Chet Faker, “Gold”, in https://www.youtube.com/watch?v=hi4pzKvuEQM
Oxalá pudesse encorajar
o cinismo a ficar dentro da toca quando aparecem personagens a alardear
bravura. Oxalá não usasse do cinismo quando digo que tenho inveja desses
corajosos que, se preciso for, deitam o peito às balas porque se acham feitos
de uma genética matéria onde a bravura prolifera. Não sei se são apenas
néscios, ou se tratam da pessoa própria com inconsequência.
Não acredito que haja
quem não tenha um sótão cheios de medos. De medos que variam consoante as aversões
que tomam conta das diferentes pessoas. A menos que estejamos diante de loucos
em estado puro, ou de personagens tomadas por um qualquer atraso mental, ou de
mitómanos que se têm em muito elevada consideração. Temos medos. Medos
diferentes. Medos mais, medos menos.
Eu não posso ver
cobras por perto. Tenho pesadelos com aviões em queda, sem nunca ser seu
passageiro – e, talvez por este detalhe do sonho recorrente, não tenho medo de
andar de avião. Tenho medo de, sem saber como, aparecer nu no meio de uma rua
movimentada da cidade, em pleno dia.
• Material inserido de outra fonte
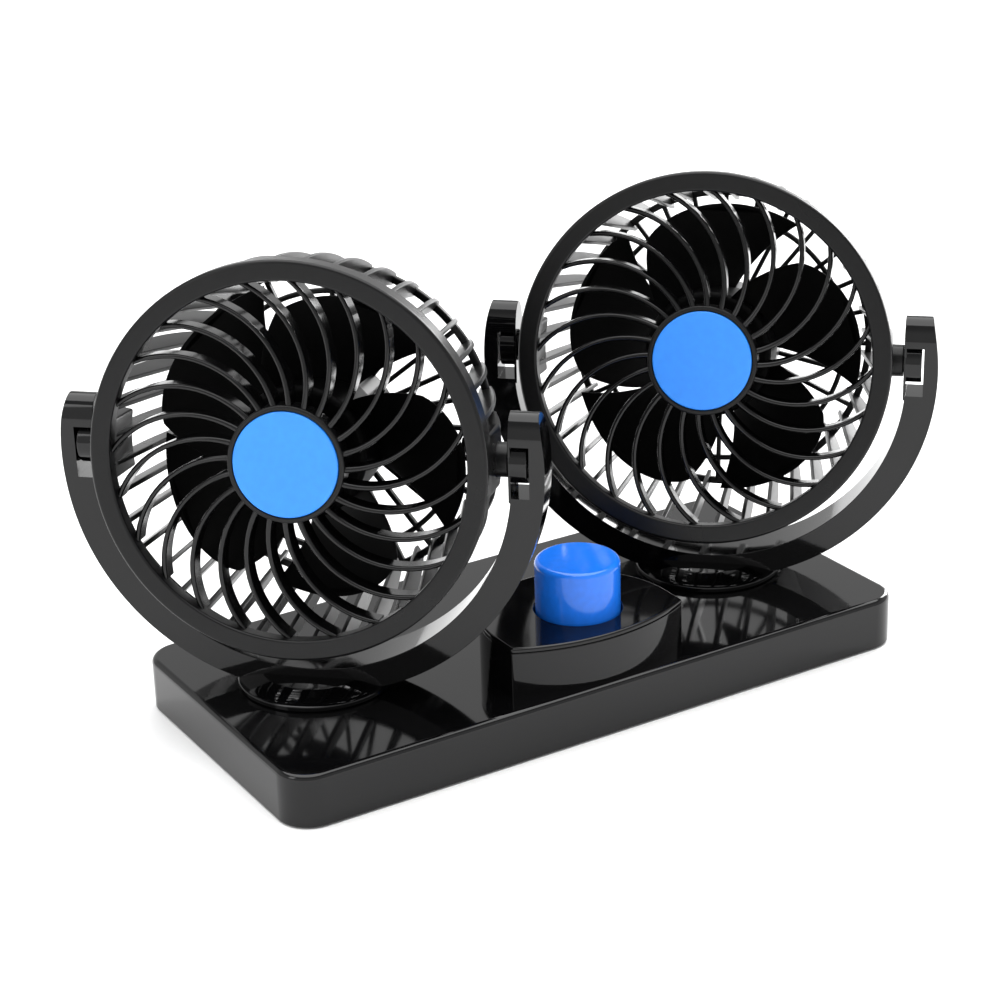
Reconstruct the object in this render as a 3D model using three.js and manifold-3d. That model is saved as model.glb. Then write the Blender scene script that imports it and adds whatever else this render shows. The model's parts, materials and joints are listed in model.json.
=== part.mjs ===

Tenho medo que o chão fuja debaixo dos
pés, outra vez em conformidade com pesadelos recorrentes. Tenho medo de espaços
acanhados e escuros; não era capaz de entrar numa gruta apertada e sem luz, por
mais que me garantissem que o mapa das vielas da gruta estava devidamente
assimilado. Tenho medo de gente tresloucada a meio de um acesso de loucura –
quem sabe se não se cai no redil das vítimas da demência instantânea que termina
num acesso de violência. Tenho medo de gente desmesuradamente ambiciosa, gente
que não trava ímpetos soezes quando precisa de atropelar o próximo para subir
na hierarquia. Tenho medo que nos organizemos, como associação social e política,
em reação ao medo covardemente espalhado por apóstolos do terror – e tenho medo
desses endemoninhados que não cultivam a majestade da vida. E tenho medo dos
valentes que ostentam uma coragem demencial, pois nunca se sabe se são apenas
como os cães que ladram sem terem o topete de morder, ou se podem ser apoderados
por uma cegueira momentânea e disparatar ao acaso.
Tenho medos, uns
racionais, outros fundeados no poder de sugestão de pesadelos que se reiteram. E
não tenho medo de abrir o peito para que fiquem esses medos à mostra. Talvez
seja uma maneira diferente de mostrar, sem exibir, coragem.